TASK REQUIREMENTS: Set down, exactly as they appear, the lines from the line holding "horns, spines = [], []" through the line holding "bpy.context.scene.collection.objects.link(empty)", inclusive; output nothing outside that range.

-- START --

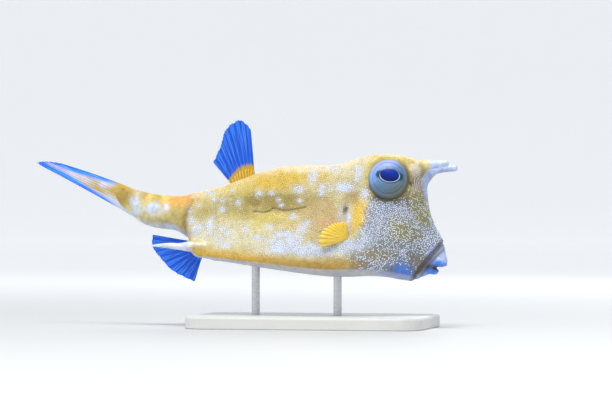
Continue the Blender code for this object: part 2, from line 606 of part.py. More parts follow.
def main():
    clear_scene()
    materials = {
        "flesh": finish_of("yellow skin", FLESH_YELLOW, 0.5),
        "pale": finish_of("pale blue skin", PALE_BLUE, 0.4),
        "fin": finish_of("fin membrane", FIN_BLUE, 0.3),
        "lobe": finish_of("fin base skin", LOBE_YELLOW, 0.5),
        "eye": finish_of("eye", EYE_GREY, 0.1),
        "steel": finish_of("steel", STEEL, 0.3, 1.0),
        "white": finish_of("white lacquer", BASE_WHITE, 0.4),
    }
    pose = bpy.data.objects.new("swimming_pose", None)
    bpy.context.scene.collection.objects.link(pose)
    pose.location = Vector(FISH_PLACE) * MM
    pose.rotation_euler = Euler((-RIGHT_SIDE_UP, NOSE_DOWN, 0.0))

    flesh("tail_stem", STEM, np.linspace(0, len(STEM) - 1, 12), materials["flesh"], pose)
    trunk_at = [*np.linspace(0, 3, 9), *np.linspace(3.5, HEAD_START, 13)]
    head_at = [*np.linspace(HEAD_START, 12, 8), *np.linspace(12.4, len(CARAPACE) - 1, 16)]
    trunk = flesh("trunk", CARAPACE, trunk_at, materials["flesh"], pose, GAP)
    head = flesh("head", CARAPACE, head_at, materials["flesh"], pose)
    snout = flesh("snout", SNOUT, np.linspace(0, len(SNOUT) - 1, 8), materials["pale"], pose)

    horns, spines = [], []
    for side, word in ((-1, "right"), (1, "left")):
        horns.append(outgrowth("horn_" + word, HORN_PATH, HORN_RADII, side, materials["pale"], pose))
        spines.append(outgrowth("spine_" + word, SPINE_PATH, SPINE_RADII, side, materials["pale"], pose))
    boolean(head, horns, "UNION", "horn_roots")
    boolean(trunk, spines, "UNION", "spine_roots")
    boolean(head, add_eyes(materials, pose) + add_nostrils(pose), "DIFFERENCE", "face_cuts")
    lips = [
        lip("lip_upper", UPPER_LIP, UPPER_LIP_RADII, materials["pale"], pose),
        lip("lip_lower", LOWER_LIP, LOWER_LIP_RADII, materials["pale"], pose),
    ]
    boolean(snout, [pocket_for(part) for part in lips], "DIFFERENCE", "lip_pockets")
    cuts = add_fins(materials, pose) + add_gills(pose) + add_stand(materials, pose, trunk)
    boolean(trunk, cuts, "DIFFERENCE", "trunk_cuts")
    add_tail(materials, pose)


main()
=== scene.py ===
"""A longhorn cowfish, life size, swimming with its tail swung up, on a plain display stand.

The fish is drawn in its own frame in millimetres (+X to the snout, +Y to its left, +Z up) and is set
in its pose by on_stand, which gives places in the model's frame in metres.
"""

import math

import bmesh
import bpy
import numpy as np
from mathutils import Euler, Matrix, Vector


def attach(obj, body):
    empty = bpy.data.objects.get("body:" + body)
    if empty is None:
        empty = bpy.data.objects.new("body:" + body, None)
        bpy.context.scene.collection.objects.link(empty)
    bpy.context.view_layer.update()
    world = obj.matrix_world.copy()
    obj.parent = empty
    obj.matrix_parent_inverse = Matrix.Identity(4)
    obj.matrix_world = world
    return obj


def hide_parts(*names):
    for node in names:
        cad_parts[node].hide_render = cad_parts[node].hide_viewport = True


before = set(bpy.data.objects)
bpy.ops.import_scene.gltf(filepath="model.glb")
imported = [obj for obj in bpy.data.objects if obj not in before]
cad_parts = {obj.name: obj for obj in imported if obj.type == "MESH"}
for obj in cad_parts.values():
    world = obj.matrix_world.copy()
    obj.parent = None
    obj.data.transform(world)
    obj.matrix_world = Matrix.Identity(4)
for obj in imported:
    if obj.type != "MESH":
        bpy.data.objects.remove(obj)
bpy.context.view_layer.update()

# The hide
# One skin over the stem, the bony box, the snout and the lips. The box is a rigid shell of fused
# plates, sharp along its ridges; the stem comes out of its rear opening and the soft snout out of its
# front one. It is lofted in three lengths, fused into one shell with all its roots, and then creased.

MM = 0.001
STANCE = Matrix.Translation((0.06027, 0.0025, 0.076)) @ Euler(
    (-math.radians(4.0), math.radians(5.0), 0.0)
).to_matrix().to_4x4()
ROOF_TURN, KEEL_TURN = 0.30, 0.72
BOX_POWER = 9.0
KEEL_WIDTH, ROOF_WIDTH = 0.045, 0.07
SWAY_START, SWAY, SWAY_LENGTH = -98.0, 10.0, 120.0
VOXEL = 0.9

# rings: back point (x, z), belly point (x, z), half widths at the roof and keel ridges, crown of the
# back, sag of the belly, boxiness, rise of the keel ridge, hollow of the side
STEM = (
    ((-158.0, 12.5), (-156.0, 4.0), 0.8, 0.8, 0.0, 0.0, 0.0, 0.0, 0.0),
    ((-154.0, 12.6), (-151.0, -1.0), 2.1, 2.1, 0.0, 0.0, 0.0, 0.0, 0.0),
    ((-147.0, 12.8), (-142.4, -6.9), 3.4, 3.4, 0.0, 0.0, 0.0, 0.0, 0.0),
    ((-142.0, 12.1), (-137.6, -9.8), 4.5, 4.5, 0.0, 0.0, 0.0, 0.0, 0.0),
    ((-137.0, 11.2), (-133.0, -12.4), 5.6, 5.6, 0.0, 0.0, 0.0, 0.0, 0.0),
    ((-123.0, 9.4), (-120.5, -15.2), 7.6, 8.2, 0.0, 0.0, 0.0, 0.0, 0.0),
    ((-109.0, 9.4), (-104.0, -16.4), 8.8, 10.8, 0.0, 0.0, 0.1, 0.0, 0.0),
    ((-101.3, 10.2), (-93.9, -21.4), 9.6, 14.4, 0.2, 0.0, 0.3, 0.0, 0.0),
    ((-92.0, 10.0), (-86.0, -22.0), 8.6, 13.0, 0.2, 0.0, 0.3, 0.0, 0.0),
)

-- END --

RESPONSE FOR THIS EXERCISE:
    horns, spines = [], []
    for side, word in ((-1, "right"), (1, "left")):
        horns.append(outgrowth("horn_" + word, HORN_PATH, HORN_RADII, side, materials["pale"], pose))
        spines.append(outgrowth("spine_" + word, SPINE_PATH, SPINE_RADII, side, materials["pale"], pose))
    boolean(head, horns, "UNION", "horn_roots")
    boolean(trunk, spines, "UNION", "spine_roots")
    boolean(head, add_eyes(materials, pose) + add_nostrils(pose), "DIFFERENCE", "face_cuts")
    lips = [
        lip("lip_upper", UPPER_LIP, UPPER_LIP_RADII, materials["pale"], pose),
        lip("lip_lower", LOWER_LIP, LOWER_LIP_RADII, materials["pale"], pose),
    ]
    boolean(snout, [pocket_for(part) for part in lips], "DIFFERENCE", "lip_pockets")
    cuts = add_fins(materials, pose) + add_gills(pose) + add_stand(materials, pose, trunk)
    boolean(trunk, cuts, "DIFFERENCE", "trunk_cuts")
    add_tail(materials, pose)


main()
=== scene.py ===
"""A longhorn cowfish, life size, swimming with its tail swung up, on a plain display stand.

The fish is drawn in its own frame in millimetres (+X to the snout, +Y to its left, +Z up) and is set
in its pose by on_stand, which gives places in the model's frame in metres.
"""

import math

import bmesh
import bpy
import numpy as np
from mathutils import Euler, Matrix, Vector


def attach(obj, body):
    empty = bpy.data.objects.get("body:" + body)
    if empty is None:
        empty = bpy.data.objects.new("body:" + body, None)
        bpy.context.scene.collection.objects.link(empty)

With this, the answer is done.